Requirements >> Every line of the records below should be restated exactly.

Supplied data >>
• • • • •

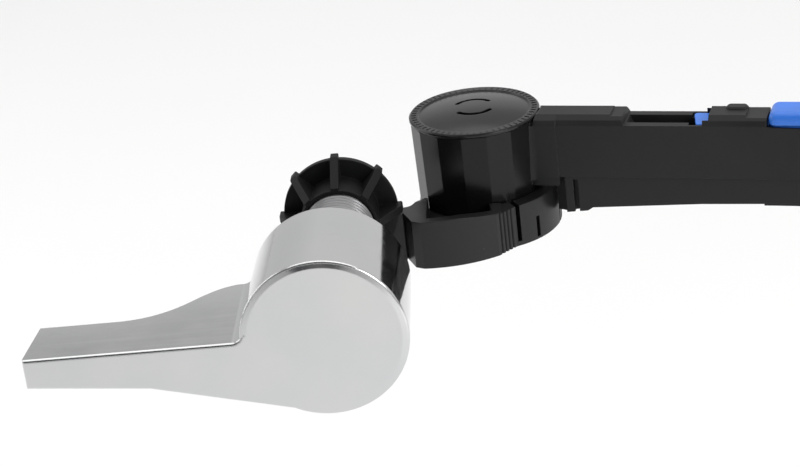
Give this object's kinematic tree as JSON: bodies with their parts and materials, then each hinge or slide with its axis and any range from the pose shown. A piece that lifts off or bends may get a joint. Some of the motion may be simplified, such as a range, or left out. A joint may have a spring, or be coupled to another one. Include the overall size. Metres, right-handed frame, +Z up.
{
  "type": "cistern lever",
  "caption": "Front-mounted cistern flush lever with a chromed handle, threaded wall bushing, ribbed nut and a swivelling, telescoping lift arm with a blue latch.",
  "frame": {"origin": "on the spindle's axis, in the plane of the bushing flange's back face, which bears on the outer face of the cistern's wall", "axes": "+Y along the spindle into the cistern, +Z up, +X to the side that the lift arm points to"},
  "size_m": [0.2582, 0.1083, 0.036],
  "materials": {
    "chrome": "polished chrome plate",
    "steel": "zinc plated, satin",
    "spring_steel": "drawn wire, satin",
    "alloy": "turned, satin",
    "black_plastic": "moulded, satin",
    "blue_plastic": "moulded, satin"
  },
  "bodies": {
    "bushing": {"shank_bushing": "alloy"},
    "lever": {"handle_shell": "chrome", "handle_pin": "steel", "spindle": "steel", "thrust_washer": "black_plastic", "swivel_bracket": "black_plastic", "boss_washer": "steel", "boss_screw": "steel", "pivot_washer": "steel", "pivot_screw": "steel"},
    "nut": {"mounting_nut": "black_plastic"},
    "arm": {"arm_sleeve": "black_plastic", "hub_cap": "black_plastic", "latch_pin": "steel", "latch_spring": "spring_steel"},
    "slide": {"slide_arm": "black_plastic"},
    "latch": {"latch_button": "blue_plastic"}
  },
  "joints": [
    {"name": "lever_turn", "type": "hinge", "parent": "bushing", "child": "lever", "pos_m": [0, 0, 0], "axis": [0, -1, 0], "range_deg": [0, 30]},
    {"name": "nut_turn", "type": "hinge", "parent": "bushing", "child": "nut", "pos_m": [0, 0.033, 0], "axis": [0, 1, 0], "continuous": true},
    {"name": "arm_swivel", "type": "hinge", "parent": "lever", "child": "arm", "pos_m": [0.033, 0.0594, 0], "axis": [0, 0, 1], "range_deg": [-10, 105]},
    {"name": "arm_extend", "type": "slide", "parent": "arm", "child": "slide", "axis": [0.9681, -0.2504, 0], "range_m": [-0.018, 0.004]},
    {"name": "latch_press", "type": "hinge", "parent": "arm", "child": "latch", "pos_m": [0.09496, 0.04338, 0.0103], "axis": [0.2504, 0.9681, 0], "range_deg": [0, 2], "stiffness_Nm_per_rad": 0.05, "springref_deg": -1.15, "deforming": ["latch_spring"]}
  ]
}
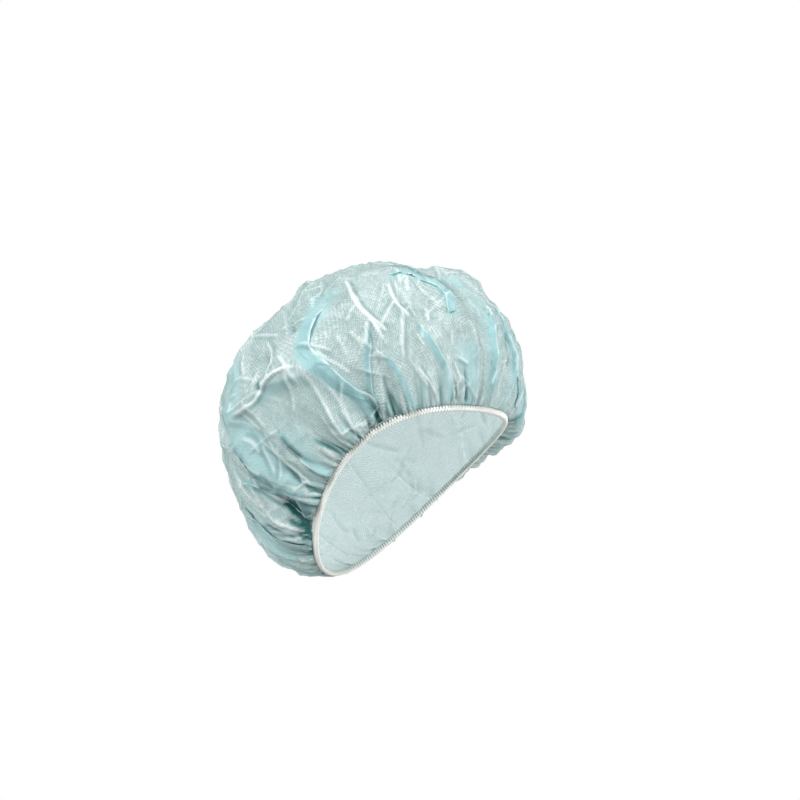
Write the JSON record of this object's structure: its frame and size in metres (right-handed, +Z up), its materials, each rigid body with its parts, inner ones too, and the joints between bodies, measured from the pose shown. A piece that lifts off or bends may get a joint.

• • • • •

Answer in full >>
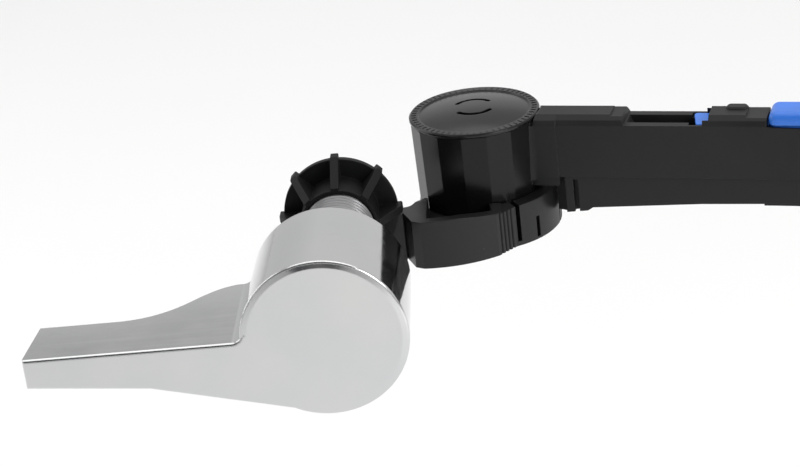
Give this object's kinematic tree as JSON: bodies with their parts and materials, then each hinge or slide with its axis and any range from the pose shown. A piece that lifts off or bends may get a joint. Some of the motion may be simplified, such as a range, or left out. A joint may have a spring, or be coupled to another one. Include the overall size. Metres, right-handed frame, +Z up.
{
  "type": "cistern lever",
  "caption": "Front-mounted cistern flush lever with a chromed handle, threaded wall bushing, ribbed nut and a swivelling, telescoping lift arm with a blue latch.",
  "frame": {"origin": "on the spindle's axis, in the plane of the bushing flange's back face, which bears on the outer face of the cistern's wall", "axes": "+Y along the spindle into the cistern, +Z up, +X to the side that the lift arm points to"},
  "size_m": [0.2582, 0.1083, 0.036],
  "materials": {
    "chrome": "polished chrome plate",
    "steel": "zinc plated, satin",
    "spring_steel": "drawn wire, satin",
    "alloy": "turned, satin",
    "black_plastic": "moulded, satin",
    "blue_plastic": "moulded, satin"
  },
  "bodies": {
    "bushing": {"shank_bushing": "alloy"},
    "lever": {"handle_shell": "chrome", "handle_pin": "steel", "spindle": "steel", "thrust_washer": "black_plastic", "swivel_bracket": "black_plastic", "boss_washer": "steel", "boss_screw": "steel", "pivot_washer": "steel", "pivot_screw": "steel"},
    "nut": {"mounting_nut": "black_plastic"},
    "arm": {"arm_sleeve": "black_plastic", "hub_cap": "black_plastic", "latch_pin": "steel", "latch_spring": "spring_steel"},
    "slide": {"slide_arm": "black_plastic"},
    "latch": {"latch_button": "blue_plastic"}
  },
  "joints": [
    {"name": "lever_turn", "type": "hinge", "parent": "bushing", "child": "lever", "pos_m": [0, 0, 0], "axis": [0, -1, 0], "range_deg": [0, 30]},
    {"name": "nut_turn", "type": "hinge", "parent": "bushing", "child": "nut", "pos_m": [0, 0.033, 0], "axis": [0, 1, 0], "continuous": true},
    {"name": "arm_swivel", "type": "hinge", "parent": "lever", "child": "arm", "pos_m": [0.033, 0.0594, 0], "axis": [0, 0, 1], "range_deg": [-10, 105]},
    {"name": "arm_extend", "type": "slide", "parent": "arm", "child": "slide", "axis": [0.9681, -0.2504, 0], "range_m": [-0.018, 0.004]},
    {"name": "latch_press", "type": "hinge", "parent": "arm", "child": "latch", "pos_m": [0.09496, 0.04338, 0.0103], "axis": [0.2504, 0.9681, 0], "range_deg": [0, 2], "stiffness_Nm_per_rad": 0.05, "springref_deg": -1.15, "deforming": ["latch_spring"]}
  ]
}
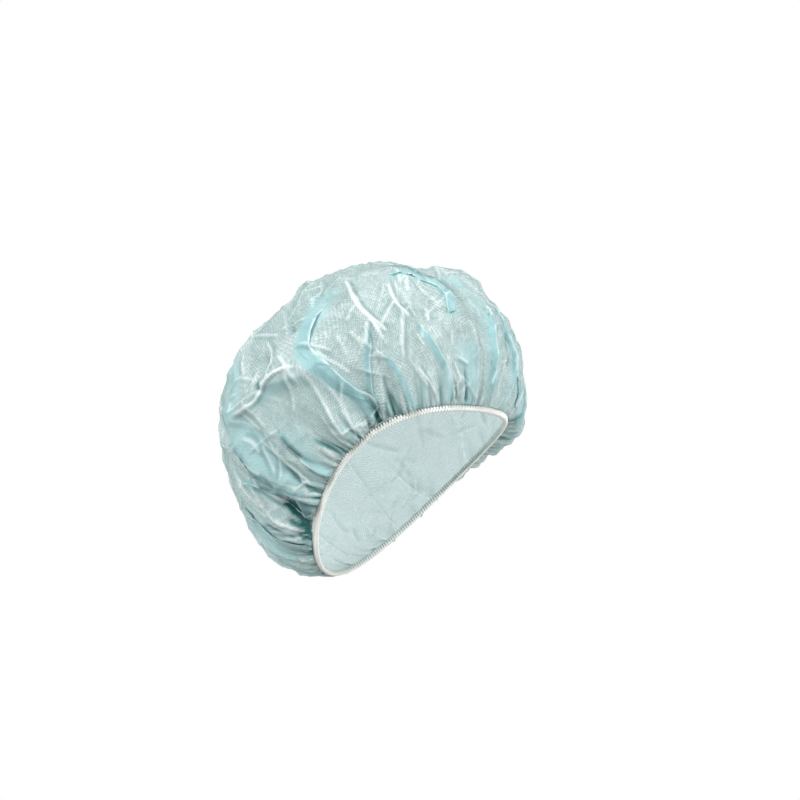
Write the JSON record of this object's structure: its frame and size in metres (right-handed, +Z up), its materials, each rigid body with its parts, inner ones too, and the joints between bodies, measured from the pose shown. A piece that lifts off or bends may get a joint.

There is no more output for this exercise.